Usability problems didn't end there. The system got a reputation of being laggy. This was technically not the case. It was just that for some reason, Plasma designers decided that having a persistent laggy animation almost everywhere was a good thing. For example, opening the Plasma menu and hovering mouse cursor over menu items had the hover-over animation lagging behind mouse movements. This lag-effect also was in the taskbar, in krunner results and in kickoff menu. The user didn't get visual cue instantly. Changing animation speeds didn't help either. It felt boggy and heavy, despite the entire desktop with full services enabled and entire klibs preloaded used just wee bit over 200MB of RAM. Partial improvement didn't happen until the very last release of 4.14, when taskbar became responsive out of blue as a minor enchantment.

The design in itself of the KDE 4-series was consistently ugly as sin, both inside and outside. It was common wisdom that after installing KDE, one should reserve one evening to set up everything. I developed such a routine that I did it in less than a hour post-install. For sake of writing it down for the first time and enshrine for future generations: swap Oxygen deco to Plastik, disable bunch of transparency effects, make animations near-instant, change colour scheme to my own Aava, set gradients to zero, set up bunch of shortcuts like quick tiling with meta+arrows, kick off Kickoff launcher and replace it with Homerun, swap Air plasma theme to Oxygen, set mouse cursor to Zion, change how toolbar works by setting it to sort manually, disable "helpful tips", change window placement rules to cascading from "smart", delete all inevitable dupes from application menu, set window buttons to: window_menu,keep_above,min,max,close, set mousewheel over titlebar to shade window, hack ibus to integrate properly, disable system sounds, disable startups splash screen, tweak tray to be more relevant. That should do it! It would be much easier to make a script for this all like I did for GNOME3, but for some odd reason that was not possible. Or maybe it was. But there was no such thing as gsettings is for GNOME3 as far as I am aware.

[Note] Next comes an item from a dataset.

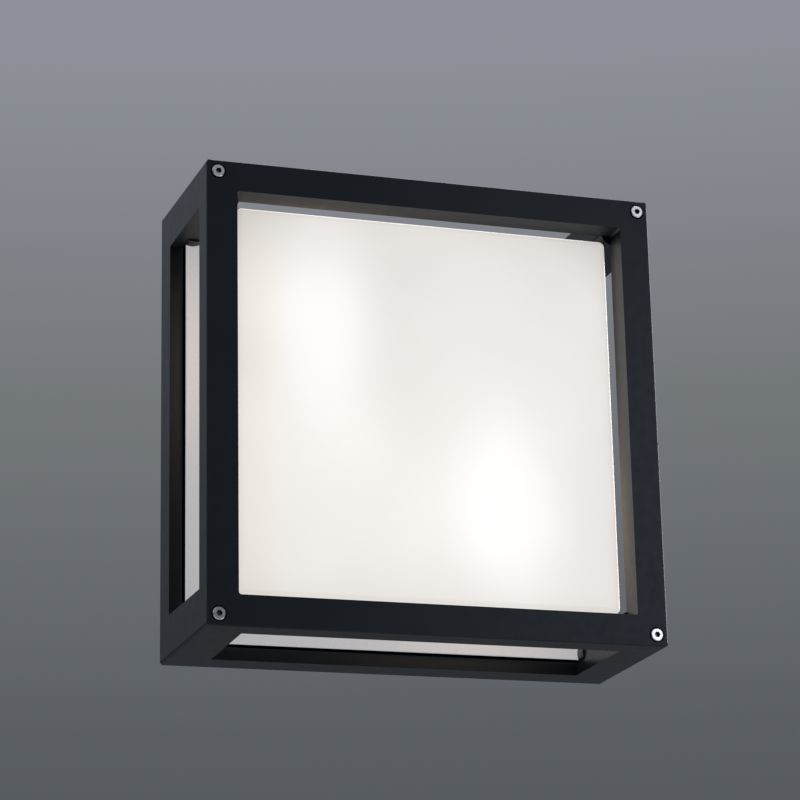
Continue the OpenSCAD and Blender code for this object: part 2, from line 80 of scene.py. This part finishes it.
class Shader:
    """A material's node tree with short calls for the nodes used here."""

    def __init__(self, name):
        self.material = bpy.data.materials.new(name)
        self.material.use_nodes = True
        self.tree = self.material.node_tree
        self.tree.nodes.clear()
        self.output = self.tree.nodes.new("ShaderNodeOutputMaterial")
        self.surface = self.tree.nodes.new("ShaderNodeBsdfPrincipled")
        self.link(self.surface.outputs[0], self.output.inputs["Surface"])
        self.place = self.tree.nodes.new("ShaderNodeTexCoord").outputs["Object"]

    def link(self, source, target):
        self.tree.links.new(source, target)

    def set(self, **values):
        for name, value in values.items():
            self.surface.inputs[name.replace("_", " ")].default_value = value

    def noise(self, scale, detail=3.0, stretch=(1, 1, 1)):
        mapping = self.tree.nodes.new("ShaderNodeMapping")
        mapping.inputs["Scale"].default_value = stretch
        self.link(self.place, mapping.inputs["Vector"])
        node = self.tree.nodes.new("ShaderNodeTexNoise")
        node.inputs["Scale"].default_value = scale
        node.inputs["Detail"].default_value = detail
        self.link(mapping.outputs["Vector"], node.inputs["Vector"])
        return node.outputs["Fac"]

    def ramp(self, factor, stops):
        node = self.tree.nodes.new("ShaderNodeValToRGB")
        fill_ramp(node.color_ramp, stops)
        self.link(factor, node.inputs["Fac"])
        return node.outputs["Color"]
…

Granted, there was a massive amount of development that needed to happen in order to even make KDE SC happen. The vision proved too much to accomplish. It ruined the reputation of the once-dominant desktop environment and made a system filled with brilliant innovations and many industry firsts a running gag within Linux community. This was a tragedy of grand scale, taking into account the size of willing developers struggling in the codebase and users trying over and over if the system is usable, because it promised so much good from day one. Thankfully, the new KDE 5-series or "Plasma 5 / Frameworks 5 by KDE community" as they insist on calling the entirety, has abandoned the monolithic thinking and embraced a more modular architecture and development model. Now the framework libraries, desktop and applications are separately developed entities. Previously largely singular kdelibs have been made smaller, more manageable pieces. There is no longer any drive to release everything at once. This makes dependency footprint of applications smaller, and pinpointing of bugs easier.

As I am now writing this in KDE 5 made of frameworks version 5.9.0 and Plasma 5.3, it is already obvious that the project has made a great decision. Plasma 5-series is just about year old now counting from 5.0 release, with 5.2 being the first release that got good-to-go for daily use thumbs-up from developers. All the past issues with gross instability, glitchiness, usability errors and design seem to have been fixed. In fact, this desktop is the best one I have ever used in my life, and certainly the most beautiful - by default. The way forward can only make this better still, as the few remaining glitches and incompatibilities are ironed out, and this time hopefully for good once they are squashed for the first time. In the end, experiences of the past seven years seem to have paid off and the same mistakes are now actively avoided. The only question is: was doing all those mistakes for so long really necessary?